Fitch has downgraded France's sovereign rating to A+ (with stable outlook) from AA-. Release here.

  • Among other factors in the decision, Fitch cites "High and Rising Debt Ratio", "Political Fragmentation Hinders Consolidation", "Weak Fiscal Record", "High 2025 Deficit", "Uncertain Fiscal Consolidation Path", and "Fiscal Rigidities".
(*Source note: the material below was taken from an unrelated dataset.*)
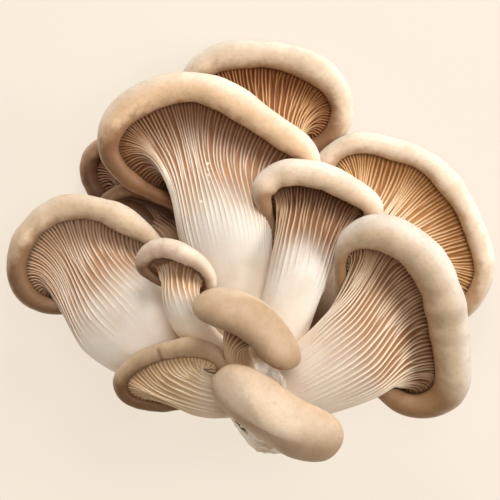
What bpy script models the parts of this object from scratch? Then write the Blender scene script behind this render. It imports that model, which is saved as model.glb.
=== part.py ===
"""Oyster mushroom cluster, for Blender 4.5 (metres, +Z up).

Twelve mushrooms grow out of one fused base. The cluster lies on its caps with the gills up, the way it is
put down after picking. Each mushroom is one solid: a stem that opens like a trumpet into the gill surface,
a rolled margin all round it, and the domed skin of the cap behind.

Frame: the origin is on the surface the cluster lies on, under the middle of its box. The base is towards -Y
and the caps fan out towards +Y and to both sides. Shapes are given in millimetres and made in metres.
"""

import math
from typing import NamedTuple

import bmesh
import bpy
import numpy as np
from mathutils import Matrix

MM = 0.001
GAP = 0.3  # mm kept between neighbours that touch
WELD = 0.001  # mm within which points are one
CREAM = (0.69, 0.54, 0.37, 1)
TAN = (0.60, 0.45, 0.29, 1)
RUSSET = (0.58, 0.37, 0.20, 1)
BUTT = (0.66, 0.57, 0.45, 1)
# Each piece's colour, averaged over skin, gills and stem, and its roughness.
FLESH = {
    "centre_mushroom": (CREAM, 0.55),
    "top_back_mushroom": (RUSSET, 0.55),
    "left_mushroom": (CREAM, 0.55),
    "centre_right_mushroom": (CREAM, 0.55),
    "right_back_mushroom": (RUSSET, 0.55),
    "right_front_mushroom": (CREAM, 0.55),
    "small_left_mushroom": (TAN, 0.55),
    "small_low_left_mushroom": (TAN, 0.55),
    "front_upper_mushroom": (TAN, 0.5),
    "front_lower_mushroom": (TAN, 0.5),
    "left_back_upper_mushroom": (TAN, 0.55),
    "left_back_lower_mushroom": (TAN, 0.55),
    "fused_base": (BUTT, 0.85),
}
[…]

  • In "Factors that Could, Individually or Collectively, Lead to Negative Rating Action/Downgrade", Fitch cites "Public Finances: A sustained increase in government debt/GDP over the medium term, due to failure to implement fiscal consolidation measures and/or a persistent increase in financing costs" and "Macro: Materially lower economic growth prospects and weakened competitiveness." Conversely, potentially leading to positive ratings action would be "Public Finances: Confidence that government debt/GDP will be put on a downward trajectory over the medium term, for example, due to fiscal consolidation and/or stronger economic growth".
  • Fitch also raised Portugal to A (stable outlook) from A-, while elsewhere, S&P raised Spain to A+ (stable outlook) from A.
  • As MNI wrote earlier, we expected France to be downgraded to A+ and Portugal to be upgraded to A.